「どれも同じように見えて、つまらない」「またこのパターンか」と感じたことはありませんか?
「千篇一律(せんぺんいちりつ)」は、まさにそうした「代わり映えのなさ」を的確に表現する四字熟語です。
今回は、「千篇一律」の基本的な意味から、その構成、ネガティブな使われ方、類語や対義語まで、分かりやすく解説していきます。
もくじ
「千篇一律」の意味・教訓
「千篇一律」とは、多くの物事がどれも同じ調子で、変化や個性がなく、面白みに欠けることを意味します。

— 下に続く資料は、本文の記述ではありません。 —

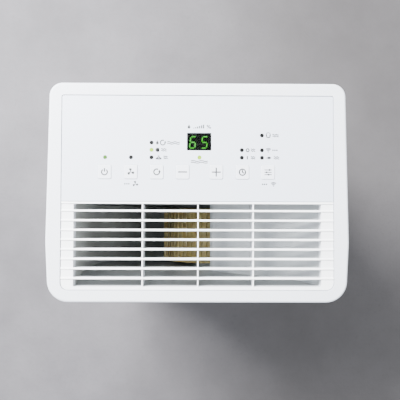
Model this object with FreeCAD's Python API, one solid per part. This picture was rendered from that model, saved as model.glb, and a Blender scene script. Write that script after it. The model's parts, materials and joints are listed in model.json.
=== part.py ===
import FreeCAD, Part
import math
import os
from FreeCAD import Vector

# Free-standing dehumidifier, 24 litres a day class.  All sizes are in millimetres.
# X runs to the user's right, Y towards the rear, Z up.  The origin is on the floor under the middle.

# ---------------------------------------------------------------- casing
HEIGHT = 615.0
FRONT_Y = -142.0
REAR_Y = 142.0
SEAM_Y = -65.0                # widest line of the plan, where the front and rear casings meet
FRONT_HALF = 192.0            # half width at the front, at the seam and at the rear
SEAM_HALF = 196.0
REAR_HALF = 192.3
FRONT_CORNER = 28.0
REAR_CORNER = 17.0
SEAM_ROUND = 150.0
WALL = 2.5
SEAM_GAP = 0.8
COVER_Z = 577.0               # bottom edge of the top cover
SKIRT_Z = (18.0, 48.0)        # base pan's outer skirt
FLOOR_Z = (42.0, 45.0)        # base pan's floor
LIP = (2.6, 4.6)              # inner locating lips, as insets from the outline

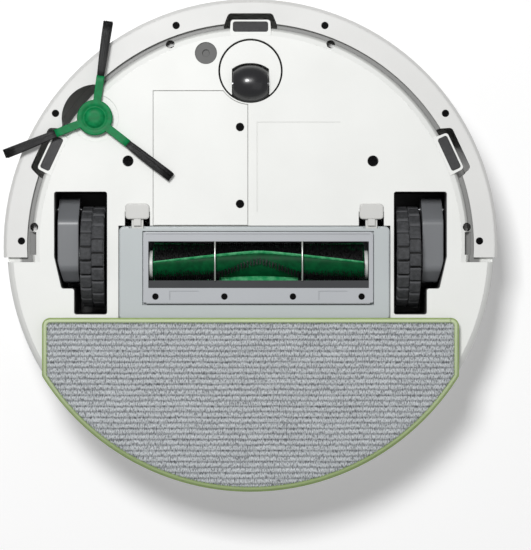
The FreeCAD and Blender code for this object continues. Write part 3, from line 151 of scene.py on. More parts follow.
class Wire:
    """One socket of a material, with arithmetic that adds Math nodes."""

    def __init__(self, tree, socket):
        self.tree = tree
        self.socket = socket

    def node(self, kind, settings=None, inputs=None, out=0):
        """Any node: its settings are set first, then each input gets a value or a link."""
        made = self.tree.nodes.new(kind)
        for name, value in (settings or {}).items():
            setattr(made, name, value)
        for name, value in (inputs or {}).items():
            if isinstance(value, Wire):
                self.tree.links.new(value.socket, made.inputs[name])
            else:
                made.inputs[name].default_value = value
        return Wire(self.tree, made.outputs[out])

    def maths(self, operation, *values, clamp=False):
        return self.node(
            "ShaderNodeMath",
            {"operation": operation, "use_clamp": clamp},
            dict(enumerate(values)),
        )

    def __add__(self, other):
        return self.maths("ADD", self, other)

    __radd__ = __add__

    def __sub__(self, other):
        return self.maths("SUBTRACT", self, other)

    def __rsub__(self, other):
        return self.maths("SUBTRACT", other, self)

    def __mul__(self, other):
        return self.maths("MULTIPLY", self, other)

    __rmul__ = __mul__

    def __truediv__(self, other):
        return self.maths("DIVIDE", self, other)

    def limited(self):
        return self.maths("ADD", self, 0.0, clamp=True)

    def mixed(self, one, other):
        """Colour one where this is 0, and the other where it is 1."""
        return self.node(
            "ShaderNodeMix", {"data_type": "RGBA"}, {0: self, 6: one, 7: other}, out=2
        )


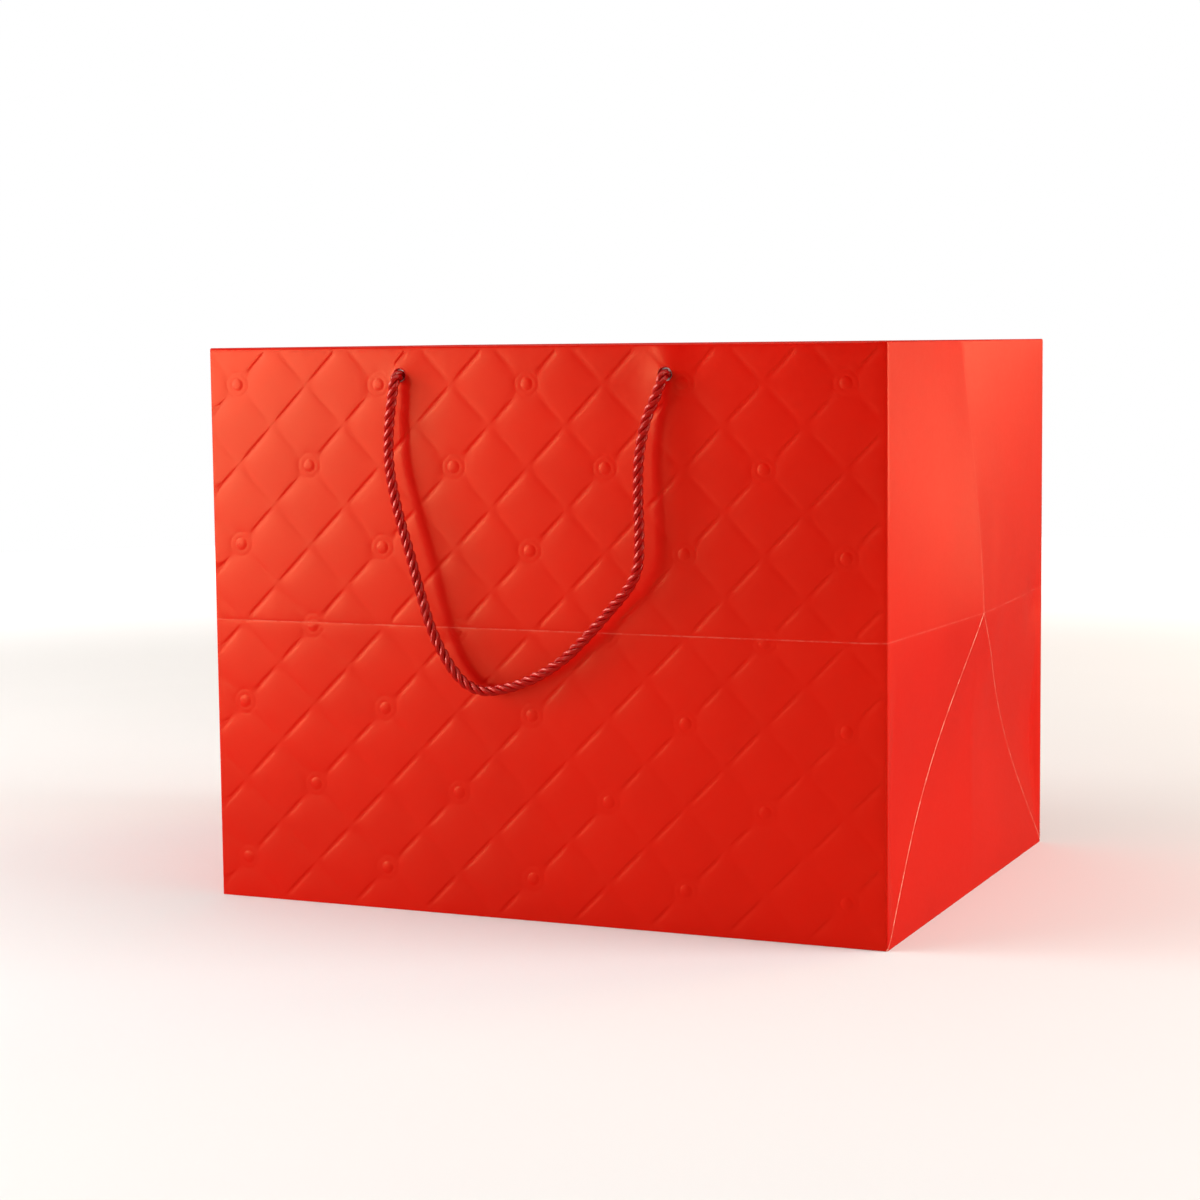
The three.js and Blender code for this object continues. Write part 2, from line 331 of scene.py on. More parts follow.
def satin_cord():
    """Crimson rayon strands: fine filaments that lie along each strand and catch the light. Their colour
    is darker between the filaments and lighter on them, a painted shade and highlight, under a random
    mottle.
    """
    n = Nodes("satin_cord")
    uv = n.add("ShaderNodeUVMap", uv_map="Strand")
    split = n.add("ShaderNodeSeparateXYZ")
    n.link(uv.outputs["UV"], split.inputs["Vector"])
    run, turn = split.outputs["X"], split.outputs["Y"]
    across = n.math("MULTIPLY", turn, FILAMENTS)
    wound = n.math("ADD", across, n.math("MULTIPLY", run, FILAMENTS / FILAMENT_LAY))
    ridges = n.math("SINE", n.math("MULTIPLY", wound, 2 * math.pi))
    mess = n.noise(2200.0, detail=2.0)
    height = n.math("MULTIPLY_ADD", ridges, 0.35, mess)
    # darker in the hollows between the filaments and lighter on their crests: painted shade and
    # highlight, mixed with a random mottle
    colour = n.mix(n.ramp(height, 0.1, 1.0), (0.30, 0.0003, 0.0004), (0.62, 0.003, 0.003))
    normal = n.bump(height, 0.05 * MM)
    return n.finish(
        colour,
        n.span(mess, 0.3, 0.7, 0.17, 0.23),
        normal,
        IOR=1.6,
        Specular_IOR_Level=1.0,
        Specular_Tint=(1.0, 0.40, 0.32, 1.0),
    )


def eyelet_metal():
    """A steel ring enamelled red, with a fine grain and dulled patches."""
    n = Nodes("eyelet_metal")
    grain = n.noise(5000.0, detail=2.0)
    dull = n.noise(700.0, detail=3.0)
    roughness = n.span(dull, 0.3, 0.7, 0.28, 0.34)
    colour = n.mix(n.ramp(dull, 0.3, 0.7), (0.50, 0.004, 0.003), (0.64, 0.010, 0.007))
    return n.finish(
        colour,
        roughness,
        n.bump(grain, 0.01 * MM),
        Specular_IOR_Level=0.5,
        Specular_Tint=(1.0, 0.40, 0.32, 1.0),
    )


def flap_paper():
    """The bottom's folded paper: red film underneath, bare and white where it faces up."""
    n = Nodes("flap_paper")
    split = n.add("ShaderNodeSeparateXYZ")
    n.link(n.add("ShaderNodeNewGeometry").outputs["True Normal"], split.inputs["Vector"])
    up = n.ramp(split.outputs["Z"], -0.1, 0.1)
    fibre = n.noise(900.0, detail=4.0, roughness=0.7)
    cloud = n.noise(14.0, detail=3.0)
    white = n.mix(n.ramp(cloud, 0.3, 0.7), WHITE_LOW, WHITE_HIGH)
    red = n.mix(n.ramp(cloud, 0.3, 0.7), RED_LOW, RED_HIGH)
    roughness = n.span(up, 0.0, 1.0, 0.40, 0.88)
    return n.finish(n.mix(up, red, white), roughness, n.bump(fibre, 0.03 * MM))


PAPER_RED = laminated_paper()
PAPER_FLAP = flap_paper()
PAPER_WHITE = bare_paper("paper_inside", WHITE_LOW, WHITE_HIGH)
PAPER_EDGE = bare_paper("paper_edge", (0.76, 0.60, 0.56), (0.84, 0.76, 0.73))
BOARD_GREY = grey_board()
CORD_RED = satin_cord()
EYELET_RED = eyelet_metal()

# ---------------------------------------------------------------- mesh helpers


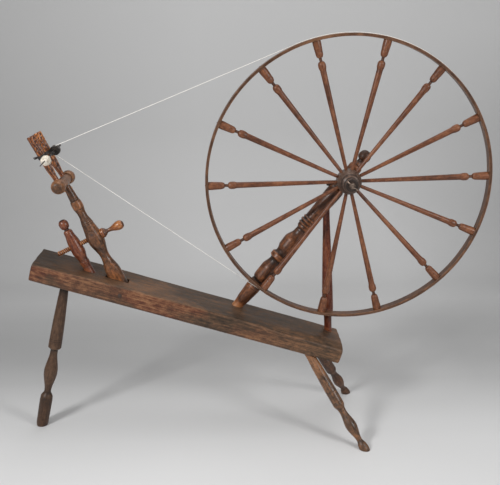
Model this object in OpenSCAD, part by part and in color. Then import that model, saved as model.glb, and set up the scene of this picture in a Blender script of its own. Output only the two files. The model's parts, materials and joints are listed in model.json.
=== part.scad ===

基本的には、「工夫がない」「独創性がない」「単調で退屈だ」といった、ネガティブな(批判的な)ニュアンスで使われる言葉です。
「千篇一律」の語源 – 漢字の構成
「千篇一律」は、元々、中国で詩や文章を批評する際に使われた言葉です。
- 千篇(せんぺん):千の詩篇。非常に多くの詩や文章のこと。
- 一律(いちりつ):一つの調子、一つのやり方。
つまり、「たくさんの詩文があるのに、どれもこれも同じような調子(スタイル)で作られている」と批判したことから、「変化がなくつまらない」という意味で使われるようになりました。
使用される場面と例文
主に、作品、アイデア、意見、やり方などが、個性に欠け、型にはまっていて退屈だと感じる場面で、批判的・否定的な意味合いで使われます。
例文
- 「最近のヒット曲は、どれも「千篇一律」なメロディーに聞こえる。」
- 「彼のスピーチはいつも「千篇一律」で、聞いている人を退屈させる。」
- 「どの店も似たような品揃えで、「千篇一律」な商店街になってしまった。」
類義語・言い換え表現
「千篇一律」と似た意味を持つ言葉を紹介します。
- 画一的(かくいつてき):
すべてが同じ様式で、個性や変化がないこと。 - 金太郎飴(きんたろうあめ):
どこを切っても同じ顔の金太郎飴のように、どれも同じで個性がないことのたとえ。 - 旧態依然(きゅうたいいぜん):
昔のままで、少しも進歩や変化がないこと。(変化のなさに焦点が当たる) - 単調(たんちょう):
変化がなく、同じ調子が続くこと。
対義語
「千篇一律」とは反対に、それぞれが異なっている、多様であることを示す言葉です。
- 多種多様(たしゅたよう):
種類や性質が非常に多く、さまざまであること。 - 千差万別(せんさばんべつ):
多くのものが、それぞれ違っていること。 - 十人十色(じゅうにんといろ):
考え方、好み、性格などが、人によってそれぞれ違うこと。(主に人に使う)
英語での類似表現
「千篇一律」の「単調でつまらない」というニュアンスに近い英語表現を紹介します。
monotonous
- 意味:「単調な」「変化のない」。
- ニュアンス:景色や音、仕事などがずっと同じ調子で退屈であることを表します。
- 例文:
He has a monotonous voice.
(彼は千篇一律な(単調な)声をしている。)
stereotyped / stereotypical
- 意味:「型にはまった」「陳腐な」。
- ニュアンス:独創性がなく、ありきたりなパターンにはまっている状態を指します。
- 例文:
The movie was full of stereotyped characters.
(その映画は千篇一律な(型にはまった)登場人物ばかりだった。)
cookie-cutter
- 意味:「(クッキーの型抜きのような)画一的な」。
- ニュアンス:個性がなく、どれも同じように作られていることを表す口語的な表現です。
- 例文:
They live in a row of cookie-cutter houses.
(彼らは千篇一律な(画一的な)家が並ぶ場所に住んでいる。)
まとめ – 「千篇一律」を避ける意識
「千篇一律」は、多くの物事が同じ調子で、変化や個性がなくつまらない、という否定的な状態を示す四字熟語です。
効率を求めると、物事は「千篇一律」になりがちかもしれません。しかし、この言葉は、私たちに「そこに個性や独創性はあるか?」と、立ち止まって考えるきっかけを与えてくれるようですね。